[JOB] Everything from the line containing "# %% Bend the keepers" through the line containing "# and the pieces with a screw thread in them." must be quoted exactly; everything else is left out.

[PROVIDED RECORDS]
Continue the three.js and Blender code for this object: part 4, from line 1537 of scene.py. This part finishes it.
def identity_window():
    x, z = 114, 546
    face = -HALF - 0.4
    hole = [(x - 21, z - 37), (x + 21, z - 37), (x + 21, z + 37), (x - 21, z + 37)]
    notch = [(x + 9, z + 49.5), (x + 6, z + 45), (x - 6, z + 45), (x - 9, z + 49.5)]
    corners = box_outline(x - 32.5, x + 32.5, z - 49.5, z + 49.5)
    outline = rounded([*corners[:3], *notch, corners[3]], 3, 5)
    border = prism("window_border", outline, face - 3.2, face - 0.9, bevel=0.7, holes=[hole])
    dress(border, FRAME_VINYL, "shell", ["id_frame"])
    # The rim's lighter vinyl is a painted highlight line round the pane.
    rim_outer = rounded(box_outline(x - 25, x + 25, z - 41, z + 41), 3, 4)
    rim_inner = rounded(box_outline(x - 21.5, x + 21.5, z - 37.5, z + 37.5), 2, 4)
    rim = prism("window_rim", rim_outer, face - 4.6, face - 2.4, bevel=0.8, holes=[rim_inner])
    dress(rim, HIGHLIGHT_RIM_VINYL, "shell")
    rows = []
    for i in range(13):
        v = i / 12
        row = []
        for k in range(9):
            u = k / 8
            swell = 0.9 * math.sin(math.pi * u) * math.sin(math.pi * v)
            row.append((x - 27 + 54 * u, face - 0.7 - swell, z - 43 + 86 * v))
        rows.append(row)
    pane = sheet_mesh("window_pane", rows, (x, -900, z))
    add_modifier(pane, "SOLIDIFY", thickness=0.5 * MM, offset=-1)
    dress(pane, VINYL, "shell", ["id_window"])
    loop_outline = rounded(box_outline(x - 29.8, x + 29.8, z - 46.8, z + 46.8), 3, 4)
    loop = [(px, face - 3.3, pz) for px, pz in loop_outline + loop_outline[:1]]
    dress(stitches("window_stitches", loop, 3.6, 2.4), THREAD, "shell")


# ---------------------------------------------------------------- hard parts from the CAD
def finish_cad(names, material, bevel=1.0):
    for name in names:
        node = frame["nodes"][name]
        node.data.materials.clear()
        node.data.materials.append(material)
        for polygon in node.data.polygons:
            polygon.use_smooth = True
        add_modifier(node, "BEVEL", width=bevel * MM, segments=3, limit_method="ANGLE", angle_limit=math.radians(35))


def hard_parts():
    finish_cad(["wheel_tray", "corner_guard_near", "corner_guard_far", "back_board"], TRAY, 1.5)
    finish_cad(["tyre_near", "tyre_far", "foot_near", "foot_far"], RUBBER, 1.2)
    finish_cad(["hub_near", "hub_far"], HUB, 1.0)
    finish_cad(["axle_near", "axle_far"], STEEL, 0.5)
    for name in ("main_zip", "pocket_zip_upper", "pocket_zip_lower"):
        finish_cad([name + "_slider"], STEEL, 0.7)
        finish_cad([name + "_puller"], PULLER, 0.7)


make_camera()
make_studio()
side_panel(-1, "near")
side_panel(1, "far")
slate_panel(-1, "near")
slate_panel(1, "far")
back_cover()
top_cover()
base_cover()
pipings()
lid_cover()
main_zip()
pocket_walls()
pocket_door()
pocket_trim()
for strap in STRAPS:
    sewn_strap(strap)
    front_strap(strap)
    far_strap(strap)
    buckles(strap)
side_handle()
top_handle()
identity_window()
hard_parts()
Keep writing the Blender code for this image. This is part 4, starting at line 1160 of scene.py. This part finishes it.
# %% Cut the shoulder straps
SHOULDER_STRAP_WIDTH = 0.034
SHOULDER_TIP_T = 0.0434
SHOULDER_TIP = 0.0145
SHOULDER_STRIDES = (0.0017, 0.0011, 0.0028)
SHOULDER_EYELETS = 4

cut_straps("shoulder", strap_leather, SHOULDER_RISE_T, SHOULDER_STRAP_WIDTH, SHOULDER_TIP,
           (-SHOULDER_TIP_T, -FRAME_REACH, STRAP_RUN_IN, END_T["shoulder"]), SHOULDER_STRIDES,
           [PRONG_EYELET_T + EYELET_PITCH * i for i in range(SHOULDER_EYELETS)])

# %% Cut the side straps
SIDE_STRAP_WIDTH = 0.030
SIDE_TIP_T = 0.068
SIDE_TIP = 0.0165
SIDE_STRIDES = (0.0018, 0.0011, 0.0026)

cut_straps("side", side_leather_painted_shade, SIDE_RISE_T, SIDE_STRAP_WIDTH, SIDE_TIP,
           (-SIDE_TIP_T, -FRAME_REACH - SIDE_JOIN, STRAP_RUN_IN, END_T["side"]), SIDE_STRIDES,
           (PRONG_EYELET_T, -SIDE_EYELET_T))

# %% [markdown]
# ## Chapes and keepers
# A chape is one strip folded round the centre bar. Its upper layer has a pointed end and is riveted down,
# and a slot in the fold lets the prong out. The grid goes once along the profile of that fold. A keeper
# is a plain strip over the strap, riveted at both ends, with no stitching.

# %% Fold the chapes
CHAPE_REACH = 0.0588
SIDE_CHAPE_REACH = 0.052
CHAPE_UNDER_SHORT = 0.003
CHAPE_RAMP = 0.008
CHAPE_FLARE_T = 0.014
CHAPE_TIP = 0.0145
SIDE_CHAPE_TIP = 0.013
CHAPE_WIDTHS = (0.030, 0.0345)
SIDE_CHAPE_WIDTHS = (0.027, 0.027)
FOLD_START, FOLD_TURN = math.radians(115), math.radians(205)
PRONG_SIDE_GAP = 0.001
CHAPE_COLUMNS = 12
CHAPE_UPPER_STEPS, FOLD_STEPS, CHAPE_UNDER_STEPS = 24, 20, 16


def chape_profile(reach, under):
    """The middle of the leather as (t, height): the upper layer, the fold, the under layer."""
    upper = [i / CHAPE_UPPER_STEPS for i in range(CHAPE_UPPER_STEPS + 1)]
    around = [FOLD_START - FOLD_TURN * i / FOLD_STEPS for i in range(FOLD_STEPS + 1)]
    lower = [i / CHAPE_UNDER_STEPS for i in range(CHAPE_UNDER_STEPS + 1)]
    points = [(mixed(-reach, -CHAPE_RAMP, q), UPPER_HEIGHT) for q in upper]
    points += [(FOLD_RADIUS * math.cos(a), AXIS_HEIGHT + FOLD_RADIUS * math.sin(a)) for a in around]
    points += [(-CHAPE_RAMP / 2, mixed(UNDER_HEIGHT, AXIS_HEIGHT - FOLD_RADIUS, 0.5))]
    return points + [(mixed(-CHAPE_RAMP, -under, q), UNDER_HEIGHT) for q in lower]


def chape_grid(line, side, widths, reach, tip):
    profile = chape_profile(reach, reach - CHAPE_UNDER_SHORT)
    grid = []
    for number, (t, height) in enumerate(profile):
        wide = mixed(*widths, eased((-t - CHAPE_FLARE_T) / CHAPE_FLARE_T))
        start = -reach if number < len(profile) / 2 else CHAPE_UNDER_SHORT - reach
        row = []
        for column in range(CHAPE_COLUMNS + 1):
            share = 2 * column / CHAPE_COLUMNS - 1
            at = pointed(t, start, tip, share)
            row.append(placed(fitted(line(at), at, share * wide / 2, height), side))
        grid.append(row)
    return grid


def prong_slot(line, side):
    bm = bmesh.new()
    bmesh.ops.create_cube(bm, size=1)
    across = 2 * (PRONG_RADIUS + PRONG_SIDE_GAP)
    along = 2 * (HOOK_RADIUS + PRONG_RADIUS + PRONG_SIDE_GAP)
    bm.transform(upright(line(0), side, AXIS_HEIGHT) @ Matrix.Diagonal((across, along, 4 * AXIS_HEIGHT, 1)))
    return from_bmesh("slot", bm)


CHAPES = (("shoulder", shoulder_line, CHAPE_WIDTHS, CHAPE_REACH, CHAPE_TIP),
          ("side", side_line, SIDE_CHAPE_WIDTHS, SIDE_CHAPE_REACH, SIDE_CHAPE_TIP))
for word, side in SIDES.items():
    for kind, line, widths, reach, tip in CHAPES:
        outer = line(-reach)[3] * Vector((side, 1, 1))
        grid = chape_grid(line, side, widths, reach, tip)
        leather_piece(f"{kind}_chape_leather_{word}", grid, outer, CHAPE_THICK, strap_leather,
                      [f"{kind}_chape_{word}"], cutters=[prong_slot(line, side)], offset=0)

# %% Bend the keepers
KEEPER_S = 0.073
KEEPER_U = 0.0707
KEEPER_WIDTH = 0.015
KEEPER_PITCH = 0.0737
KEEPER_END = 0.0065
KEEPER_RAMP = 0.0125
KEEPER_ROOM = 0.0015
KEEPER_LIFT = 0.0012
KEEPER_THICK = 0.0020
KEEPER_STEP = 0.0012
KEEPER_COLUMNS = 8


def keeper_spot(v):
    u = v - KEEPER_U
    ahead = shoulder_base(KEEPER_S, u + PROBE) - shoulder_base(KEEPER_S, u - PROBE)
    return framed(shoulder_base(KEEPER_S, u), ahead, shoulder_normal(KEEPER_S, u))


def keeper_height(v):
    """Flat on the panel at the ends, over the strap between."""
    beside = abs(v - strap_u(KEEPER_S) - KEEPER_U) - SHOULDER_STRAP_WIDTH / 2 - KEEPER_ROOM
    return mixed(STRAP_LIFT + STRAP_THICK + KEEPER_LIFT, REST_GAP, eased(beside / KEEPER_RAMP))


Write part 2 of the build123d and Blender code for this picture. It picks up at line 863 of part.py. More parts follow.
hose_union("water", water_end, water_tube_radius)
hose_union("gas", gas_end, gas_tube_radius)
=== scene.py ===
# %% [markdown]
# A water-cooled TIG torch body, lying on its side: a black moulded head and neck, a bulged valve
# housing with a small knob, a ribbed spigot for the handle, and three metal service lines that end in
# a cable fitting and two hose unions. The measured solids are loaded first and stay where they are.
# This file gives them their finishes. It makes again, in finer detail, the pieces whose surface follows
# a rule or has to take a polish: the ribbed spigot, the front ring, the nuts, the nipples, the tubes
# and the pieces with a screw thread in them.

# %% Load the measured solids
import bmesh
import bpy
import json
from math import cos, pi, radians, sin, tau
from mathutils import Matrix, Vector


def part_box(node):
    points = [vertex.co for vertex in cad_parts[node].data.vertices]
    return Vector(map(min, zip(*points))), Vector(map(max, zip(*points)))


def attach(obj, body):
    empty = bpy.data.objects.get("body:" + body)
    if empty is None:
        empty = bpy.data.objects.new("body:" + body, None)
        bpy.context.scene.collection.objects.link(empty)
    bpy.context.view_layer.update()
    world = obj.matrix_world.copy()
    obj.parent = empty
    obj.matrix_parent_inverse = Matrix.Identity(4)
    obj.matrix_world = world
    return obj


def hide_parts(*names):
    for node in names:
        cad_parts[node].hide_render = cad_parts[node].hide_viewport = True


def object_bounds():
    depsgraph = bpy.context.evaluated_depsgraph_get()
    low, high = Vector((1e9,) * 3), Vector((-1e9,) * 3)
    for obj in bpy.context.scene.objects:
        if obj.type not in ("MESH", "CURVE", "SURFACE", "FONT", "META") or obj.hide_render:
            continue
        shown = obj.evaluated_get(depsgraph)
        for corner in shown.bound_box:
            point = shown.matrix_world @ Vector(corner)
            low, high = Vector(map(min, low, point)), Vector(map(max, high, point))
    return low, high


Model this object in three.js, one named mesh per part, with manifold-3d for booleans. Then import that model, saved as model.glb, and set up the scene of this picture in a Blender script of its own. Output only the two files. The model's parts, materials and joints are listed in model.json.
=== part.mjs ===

[WRITTEN RESPONSE]
# %% Bend the keepers
KEEPER_S = 0.073
KEEPER_U = 0.0707
KEEPER_WIDTH = 0.015
KEEPER_PITCH = 0.0737
KEEPER_END = 0.0065
KEEPER_RAMP = 0.0125
KEEPER_ROOM = 0.0015
KEEPER_LIFT = 0.0012
KEEPER_THICK = 0.0020
KEEPER_STEP = 0.0012
KEEPER_COLUMNS = 8


def keeper_spot(v):
    u = v - KEEPER_U
    ahead = shoulder_base(KEEPER_S, u + PROBE) - shoulder_base(KEEPER_S, u - PROBE)
    return framed(shoulder_base(KEEPER_S, u), ahead, shoulder_normal(KEEPER_S, u))


def keeper_height(v):
    """Flat on the panel at the ends, over the strap between."""
    beside = abs(v - strap_u(KEEPER_S) - KEEPER_U) - SHOULDER_STRAP_WIDTH / 2 - KEEPER_ROOM
    return mixed(STRAP_LIFT + STRAP_THICK + KEEPER_LIFT, REST_GAP, eased(beside / KEEPER_RAMP))


Write part 2 of the build123d and Blender code for this picture. It picks up at line 863 of part.py. More parts follow.
hose_union("water", water_end, water_tube_radius)
hose_union("gas", gas_end, gas_tube_radius)
=== scene.py ===
# %% [markdown]
# A water-cooled TIG torch body, lying on its side: a black moulded head and neck, a bulged valve
# housing with a small knob, a ribbed spigot for the handle, and three metal service lines that end in
# a cable fitting and two hose unions. The measured solids are loaded first and stay where they are.
# This file gives them their finishes. It makes again, in finer detail, the pieces whose surface follows
# a rule or has to take a polish: the ribbed spigot, the front ring, the nuts, the nipples, the tubes
# and the pieces with a screw thread in them.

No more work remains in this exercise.